Today, institutionalised Christianity is gaining ground only in its more extreme and dogmatic forms. It has largely lost the capacity to nurture sacramental visions of grace discovered in nature, art and creativity, although we should not underestimate how many artists, musicians and writers continue to draw water from the wells of the Christian faith. Indeed, if those wells were really to run dry, not only would much of our cultural heritage be lost, for we would lack the religious literacy to interpret it, but might the very sources of inspiration evaporate, burned off in the cold white blaze of rationality stripped of wonder, awe and mystery?

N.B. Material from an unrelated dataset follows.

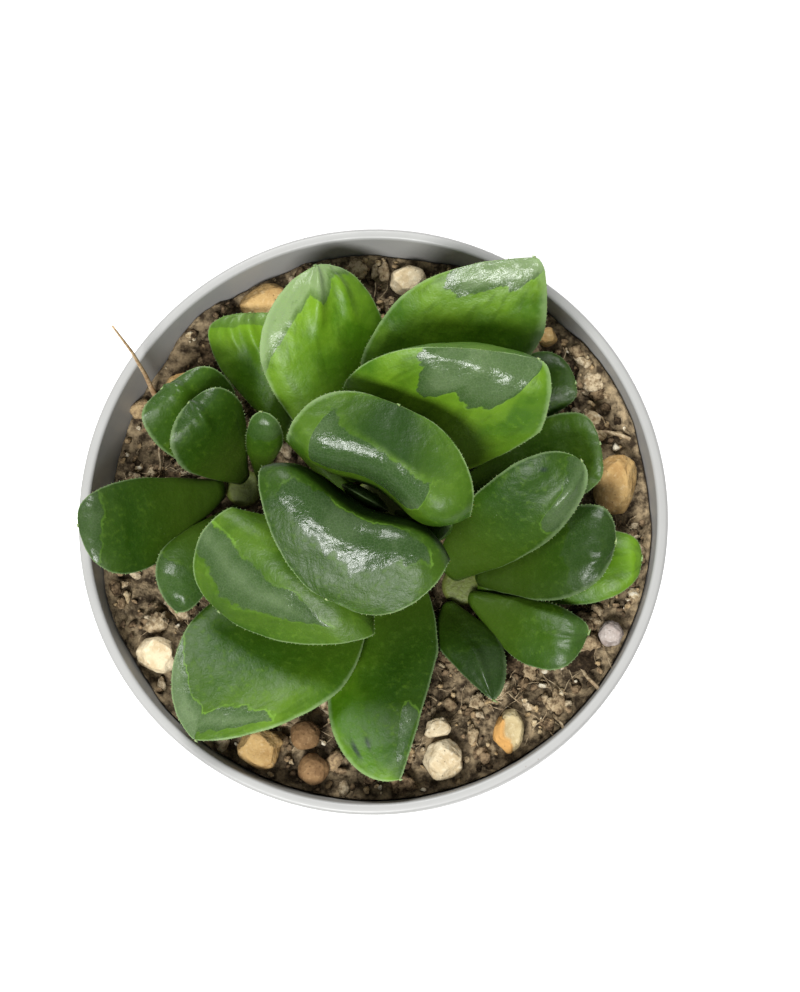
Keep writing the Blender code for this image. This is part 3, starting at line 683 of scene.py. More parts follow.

George Steiner, literary critic and agnostic Jew, refers to ‘the one question ineradicable in man: Is there or is there not God? Is there or is there not meaning to being?’ He writes of great art being ‘touched by the fire and the ice of God’, even in our own era of ‘vexed modernity’ when
it is not a forgetting which is instrumental, but a negative theism, a peculiarly vivid sense of God’s absence or, to be precise, of His recession. The ‘other’ has withdrawn from the incarnate, leaving either uncertain secular spoors or an emptiness which echoes still with the vibrance of departure.’
Peter Fuller, the atheist art critic who acknowledged a debt to Steiner, similarly insisted that art is only possible before an open horizon of transcendent possibility. He wrote of the ‘palpable and yet mysterious presence of art itself’ and of the crisis created for art and cultural life by the experience described in Matthew Arnold’s poem of ‘“the long-withdrawing roar” of “the Sea of Faith” and the exposure of the naked shingles of the world’.

In this wilderness of contemporary faith, might we seek a revival of meaning in art? As a society, we have lost our appetite for church-going, and yet religious art and music still attract vast crowds. One need only think of the Seeing Salvation exhibition at the National Gallery, or last year’s Byzantium exhibition at the Royal Academy. Can we discern the shadowy contours of an emergent artistic sensibility, capable of opening the postmodern mind to the mystery which is woven into the fabric of creation and expresses itself through the creativity of the artist open to the creative otherness of God? In asking this, I am suggesting that great art is sacramental in its capacity to overcome the dualism between spirit and body, creator and creation, by weaving a sense of transcendent and unknowable otherness into the materiality of the world, thus rendering opaque the density of objects and bodies so that a luminous eternity glistens within them.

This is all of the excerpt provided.